What does Paul say to help these early followers of Christ cope? As he closes the Thessalonian correspondence, he asks for mutual prayer. Prayer is our contact point with God, and we cannot live in the world victoriously without it! For Paul, the focus of praying is two-fold: the rapid spread of the Gospel message and deliverance from the world’s opposition. 

The Church must be a praying church, for without God’s empowerment, we will be overcome by the powers of the world. Prayer is a mutual responsibility, leaders and followers alike – if you will, clergy and lay. Paul states boldly why we can face the world and its power: God is awesome and ever faithful.

The final verse of this passage opens the door to different translations, and thus different meanings. When Paul writes “May the Lord direct your hearts into God’s love and Christ’s perseverance,” does Paul mean God’s love for us or our love for God? You see the problem of translation. The same applies to “Christ’s perseverance.”

Why not both? Without knowledge of the Greek, we can rest assured of God’s eternal love for us. As faithful children of the Father, we love God in return. Christ’s perseverance in life, death, and resurrection to fulfill God’s plan of salvation and redemption gives us the power “to keep on keeping on.”

The second part of today’s lesson is from the very short letter of 2 John. There is scholarly debate about who John is. From the first century, these three letters have been attributed to John the Apostle, one of the sons of Zebedee. Jesus from the cross entrusted Mary into John’s care, and, again, according to tradition, they went to Ephesus to live.

The writer of the Gospel of John is the only one who tells us of this “word from the cross.” The three letters and the Book of Revelation have all been attributed to this same John. Whether or not this credit is true is, in one sense, irrelevant, but what is not irrelevant is the similarity of the letter to the Revelation of John.

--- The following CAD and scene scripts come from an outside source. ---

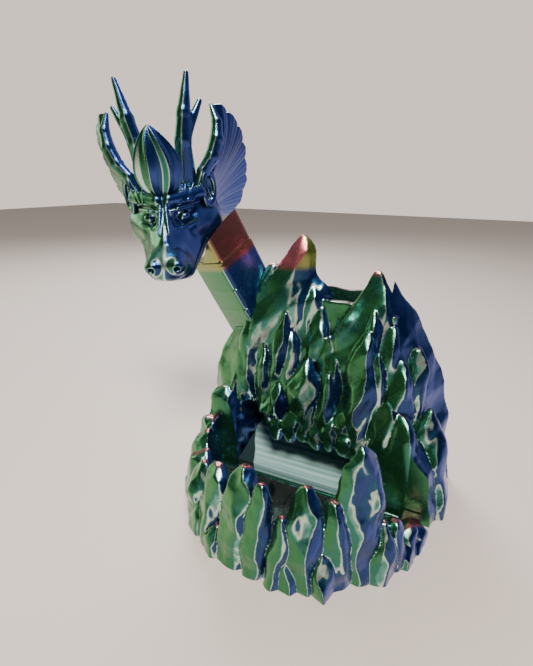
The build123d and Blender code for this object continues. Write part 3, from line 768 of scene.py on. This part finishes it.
# ---- the neck ------------------------------------------------------------------------------
SCUTES = [-3.0, -24.0, -42.0, -62.0, -84.0]       # upper edges of the scutes, along the neck
SECTION_CORNER = 4.0
NECK_WALL = 3.0
NECK_HOLE = 26.0                # depth of the hole for the spigot
SPIGOT = 24.9
SPIGOT_GAP = 0.3
UPPER_INSET = 0.6               # how far the upper length stands inside the lower one's faces
# The upper length ends inside the head. Where the cheek takes over it is cut at a slant: (point, way up).
NECK_TOP_END = 24.0
NECK_TOP_CUT = ((-77.1, -5.8, 193.1), (-0.854, -0.176, 0.490))


def square_ring(half, corner, steps=8):
    """Points round a square with rounded corners, anticlockwise, from the middle of the +x side."""
    points = []
    for quarter in range(4):
        turn = quarter * pi / 2
        for step in range(steps + 1):
            angle = pi / 2 * step / steps
            a, b = half - corner + corner * cos(angle), half - corner + corner * sin(angle)
            points.append((a * cos(turn) - b * sin(turn), a * sin(turn) + b * cos(turn)))
    return points


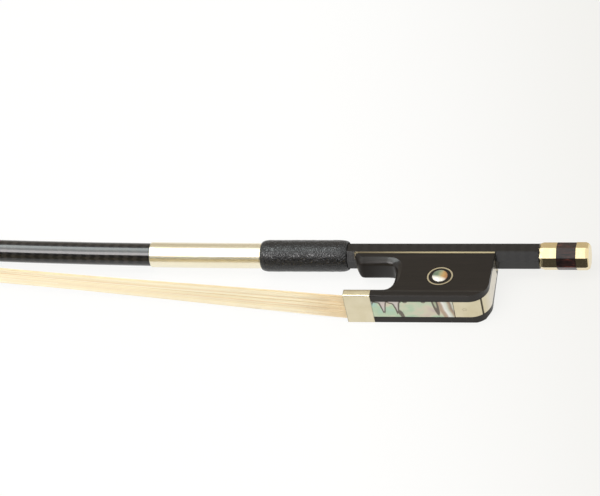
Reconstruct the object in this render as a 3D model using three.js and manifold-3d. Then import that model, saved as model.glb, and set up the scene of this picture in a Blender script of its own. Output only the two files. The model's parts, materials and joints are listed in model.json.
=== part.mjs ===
// Cello bow with a carbon stick and a French style ebony frog, lying on its side.
// Millimetres. X runs along the handle towards the screw button, Y points away from the hair, Z is up.
// While the pieces are made, x = 0 is the end face of the stick and y = z = 0 is the axis of its handle.
import * as THREE from "three";
import { mergeVertices } from "three/addons/utils/BufferGeometryUtils.js";
import Module from "manifold-3d";

const wasm = await Module();
wasm.setup();

// Shared fits
const glue_gap = 0.1;
const running_gap = 0.2;
const cut_overrun = 1;

// Stick: a carbon shaft, octagonal where the frog slides, round from the grip to the head
const handle_across_flats = 9.2;
const octagon_front_x = -73;
const round_start_x = -84;
const round_start_diameter = 9;
const winding_front_diameter = 8.6;
const neck_diameter = 6.4;
const camber_start_x = -92.5;
const camber_radius = 2740;
const neck_x = -656;
const shaft_end_x = -676;
const shaft_end_diameter = 3.6;
const handle_bore_radius = 3.4;
const handle_bore_end_gap = 1;

// Frog: its place on the handle and its outline seen from the side
const frog_top_front_x = -69.2;
const frog_back_x = -16;
const frog_bottom_y = -26.4;
const frog_half_width = 7.35;
const cheek_waist_half_width = 6.5;
const cheek_hollow_half_width = 5.35;
const rail_height = 2.3;
const cove_height = 3.2;
const edge_bevel = 0.3;
const tongue_tip_setback = 2.6;
const tongue_bottom_y = -7.7;
const tongue_nose_radius = 1.6;
const throat_centre_x = -55.95;
const throat_depth = 4.4;
const throat_squareness = 0.7;
const throat_rounding = 3.9;
const throat_rounding_depth = 2.2;
const tongue_front_rounding = 0.9;
const heel_radius = 7.3;

// Ferrule: the D shaped ring that spreads the hair
const ferrule_front_x = -69.1;
const ferrule_length = 9.95;
const ferrule_height = 5.5;
const ferrule_wall = 0.5;
const ferrule_side_height = 2.2;
const ferrule_corner_radius = 0.45;

// Slide, heel plates and the underslide
const slide_width = 8.1;
const slide_dovetail = 0.5;
const pearl_thickness = 1;
const slide_back_thickness = 1.2;
const slide_tab_length = 3;
const pearl_end_x = -28.7;
const plate_thickness = 0.8;
const plate_seam = THREE.MathUtils.degToRad(-50);
const heel_pin_setback = 1.6;
const back_pin_rise = 3.4;
const underslide_thickness = 0.5;
const underslide_top_y = -2.4;
const underslide_rim_height = 0.74;
const underslide_rim_width = 0.61;
const underslide_pin_front_setback = 6.2;
const underslide_pin_rear_setback = 5.4;
const pin_radius = 0.6;
const pin_length = 3.2;

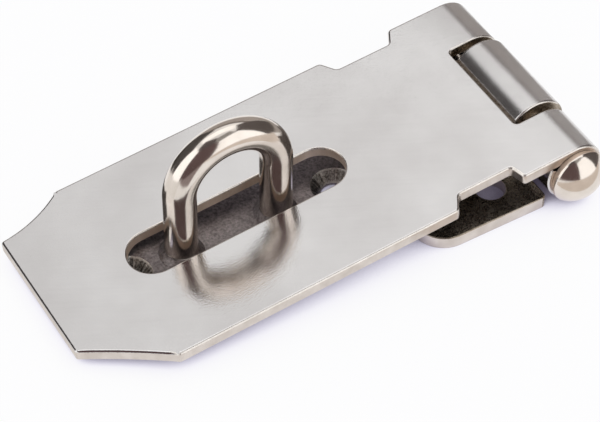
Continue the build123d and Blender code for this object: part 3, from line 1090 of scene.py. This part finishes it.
def way_to(azimuth, elevation=0.0):
    """Unit vector towards an azimuth, counted from +X towards +Y, and an elevation, in degrees."""
    a, e = math.radians(azimuth), math.radians(elevation)
    return Vector((math.cos(a) * math.cos(e), math.sin(a) * math.cos(e), math.sin(e)))


def reflected_only(piece, material):
    """Give a stage piece its material and hide it from all but glossy rays."""
    piece.data.materials.append(material)
    piece.visible_camera = False
    piece.visible_diffuse = False
    piece.visible_shadow = False
    return piece


def flat(name, azimuth, width, top, colour, strength=1.0, bottom=0.0):
    """Upright flat on the table, from one elevation to another, seen only by metal."""
    bpy.ops.object.select_all(action="DESELECT")
    low, high = (ROOM_RADIUS * math.tan(math.radians(angle)) for angle in (bottom, top))
    place = ROOM_MIDDLE + way_to(azimuth) * ROOM_RADIUS + Vector((0, 0, (low + high) / 2))
    bpy.ops.mesh.primitive_plane_add(size=1, location=place)
    piece = bpy.context.object
    piece.name = name
    piece.scale = (2 * ROOM_RADIUS * math.tan(math.radians(width / 2)), high - low, 1)
    piece.rotation_euler = (math.pi / 2, 0, math.radians(azimuth) - math.pi / 2)
    return reflected_only(piece, glow(name + "_face", colour, strength))


flat("flat_far_left", 119, 66, 50, (0.075, 0.068, 0.066))
flat("window_free_end", 177, 50, 55, (1, 1, 1), 1.35)
flat("flat_near_left", 235, 67, 61, (0.113, 0.074, 0.074))
flat("window_near_side", 297, 58, 57, (1, 1, 1), 1.3)
flat("flat_hinge_end", 353, 72, 61, (0.105, 0.091, 0.087))
flat("flat_grey_behind", 61, 62, 33, (0.40, 0.365, 0.345))
flat("rail_behind", 57, 70, 44, (0.18, 0.155, 0.145), bottom=33)
print("flats and windows stand", ROOM_RADIUS, "m from the middle")

# %% [markdown]
# ### Cards and panels
# The lower sides of the rod and of the pin's head mirror the table, which wasn't evenly
# white either: grey and dark cards lie on it, each with a corner towards the object. Their
# tops mirror the ceiling, with one bright softbox behind and two darker panels.

# %% Cards on the table
CARD_REACH = 0.6
CARD_LIFT = 0.5


def floor_card(name, corners, azimuth, start, colour):
    """Card with 3 or 4 corners that lies on the table, one corner towards the object."""
    bpy.ops.object.select_all(action="DESELECT")
    place = ROOM_MIDDLE + way_to(azimuth) * (start + CARD_REACH) + Vector((0, 0, CARD_LIFT * MM))
    bpy.ops.mesh.primitive_circle_add(vertices=corners, radius=CARD_REACH, fill_type="NGON",
                                      location=place)
    piece = bpy.context.object
    piece.name = name
    piece.rotation_euler = (0, 0, math.radians(azimuth + 90))
    return reflected_only(piece, glow(name + "_face", colour))


floor_card("card_free_end", 4, 170, 0.03, (0.87, 0.86, 0.85))
floor_card("card_near_left", 3, 233, 0.055, (0.287, 0.235, 0.235))
floor_card("card_far_left", 3, 119, 0.06, (0.052, 0.048, 0.043))
floor_card("card_near_side", 4, 300, 0.03, (0.73, 0.656, 0.60))
floor_card("card_hinge_side", 4, 20, 0.065, (0.38, 0.352, 0.333))
print("cards lie", CARD_LIFT, "mm above the table")

# %% Panels above the table
PANEL_DISTANCE = 1.6


def panel_above(name, direction, width, height, colour, strength=1.0):
    """Panel square to a direction above the table, its size in degrees, seen only by metal."""
    bpy.ops.object.select_all(action="DESELECT")
    place = ROOM_MIDDLE + direction * PANEL_DISTANCE
    bpy.ops.mesh.primitive_plane_add(size=1, location=place)
    piece = bpy.context.object
    piece.name = name
    reach = [2 * PANEL_DISTANCE * math.tan(math.radians(angle / 2)) for angle in (width, height)]
    piece.scale = (*reach, 1)
    piece.rotation_euler = direction.to_track_quat("Z", "Y").to_euler()
    return reflected_only(piece, glow(name + "_face", colour, strength))


panel_above("softbox_behind", way_to(80, 74), 52, 26, (1, 1, 1), 1.4)
panel_above("panel_near_left", way_to(222, 68), 40, 24, (0.096, 0.078, 0.078))
panel_above("panel_near_side", way_to(290, 66), 30, 22, (0.32, 0.31, 0.30))
print("panels hang", PANEL_DISTANCE, "m from the middle")

# %% [markdown]
# ### The lamp
# One soft square lamp above the hinge end gives the table its faint cast shadow. It is
# hidden from glossy rays, or it would stand in the metal as a hard white square.

# %% The lamp
def lamp_above(direction, distance, size, radiance):
    """Soft square lamp that lights the table and the object from above."""
    lamp = bpy.data.lights.new("lamp_above", "AREA")
    lamp.size = size
    lamp.energy = radiance * math.pi * size ** 2
    piece = bpy.data.objects.new("lamp_above", lamp)
    piece.location = ROOM_MIDDLE + direction * distance
    piece.rotation_euler = direction.to_track_quat("Z", "Y").to_euler()
    piece.visible_camera = False
    piece.visible_glossy = False
    bpy.context.scene.collection.objects.link(piece)
    return lamp


lamp = lamp_above(way_to(-10, 62), distance=1.3, size=0.6, radiance=1.6)
print("lamp of", round(lamp.energy, 2), "W")

# %% [markdown]
# ## The camera
# It looks down on the object from the left of its near side with a long lens. Its place was
# worked out once from the edges in the photograph and the sizes of the part.

# %% Camera
AZIMUTH, ELEVATION, ROLL = (math.radians(a) for a in (-31.354, 47.732, 0.631))
CAMERA_PLACE = Vector((-178.427, -240.802, 309.824)) * MM
FOCAL_PIXELS, IMAGE_WIDTH, SENSOR = 2278.6, 600, 36.0
back = Vector((
    math.sin(AZIMUTH) * math.cos(ELEVATION),
    -math.cos(AZIMUTH) * math.cos(ELEVATION),
    math.sin(ELEVATION),
))
level = Vector((0, 0, 1)).cross(back).normalized()
right = Matrix.Rotation(ROLL, 3, back) @ level
up = back.cross(right)
camera = bpy.data.objects.new("camera", bpy.data.cameras.new("camera"))
camera.data.sensor_width = SENSOR
camera.data.lens = FOCAL_PIXELS / IMAGE_WIDTH * SENSOR
camera.data.clip_start, camera.data.clip_end = 0.01, 20
camera.matrix_world = Matrix((
    (right.x, up.x, back.x, CAMERA_PLACE.x),
    (right.y, up.y, back.y, CAMERA_PLACE.y),
    (right.z, up.z, back.z, CAMERA_PLACE.z),
    (0, 0, 0, 1),
))
bpy.context.scene.collection.objects.link(camera)
bpy.context.scene.camera = camera
bpy.context.scene.view_settings.view_transform = "Standard"
print("camera right", [round(v, 4) for v in right], "up", [round(v, 4) for v in up])
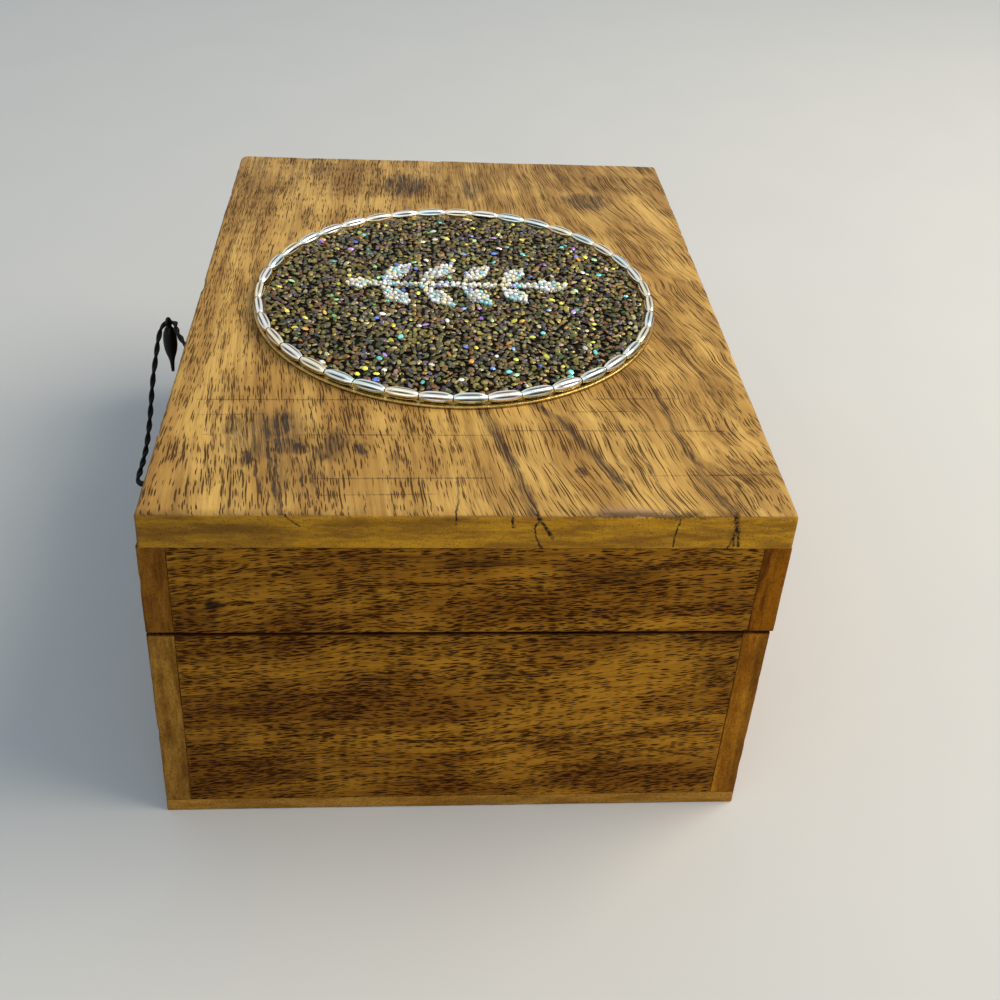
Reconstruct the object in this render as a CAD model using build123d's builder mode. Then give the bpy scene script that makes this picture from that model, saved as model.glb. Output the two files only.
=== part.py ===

In the salutation, the letter is addressed to “the chosen lady.” She could be a person. We have often seen how central women were to the early church, but we believe this feminine reference is to “the bride of Christ” – the Church! The children are, of course, the growing number of sisters and brothers in this new human family. (2 John 1-2) 

Our scripture begins at verse 4 with a familiar Johannine refrain – Gospel and Letters: “Love one another.” This time he defines love as obedience to Christ. “Walking in love” is the manner of our obedience to Christ. We believe this is “the way, the truth, and the life” of the Gospel of John. (John 14:6)

As Paul contended with those who were misleading early believers about continuing to keep the Law, the Church in John’s old age was facing a different crisis. As the church grew, the Gentiles (Greeks) had become dominant. Some began to merge Greek philosophy with Christian belief.

Once again, the Christians were in a cultural conflict. This earliest of heresies was called Docetism – a denial of the humanity of Jesus. He only seemed to be real. This heresy evolved later into another, more complicated one called Gnosticism. The Gnostics claimed to have special, revealed knowledge about God which was a sophisticated blend of Platonic and Christian ideas. Taken together the two heresies emasculated the power of the Incarnation. The cross would have no meaning if it was only a spiritual event, not reality. One writer’s definition is: “Christ’s existence was mere semblance, without any true reality.”

Within the Church, such ideas can grow and become destructive to the Christian’s daily walk with Christ. The term “antichrist” is often identified with an evil personage who will appear at the end of time, but that is not the primary meaning here (7b). The prefix “anti” has the sense of “alternative” or “substitute.” 

John’s concern is with counterfeits. Today’s church lives in the midst of many counterfeits to the “way, the truth, and the life” of Jesus. We walk a tightrope of loving acceptance of people and a rigid rejection of false ideas and competing ways of living. Discerning the truth requires a personal commitment to Jesus, an open heart to hurting humanity, and a firm conviction based on the biblical faith revealing God’s loving plan to redeem the world.

Forgive us, but once again John Newton’s admonition to Wilbur Wilberforce rings true: “Be sure you are in the world, but not of it.” Newton wrote “Amazing Grace,” and Wilberforce won a long fight to abolish the slave trade. Two good examples of men who lived in the world of the 19th Century, changed it, but did not succumb to its seductive ways. They walked the way of Jesus. We can do the same – with God.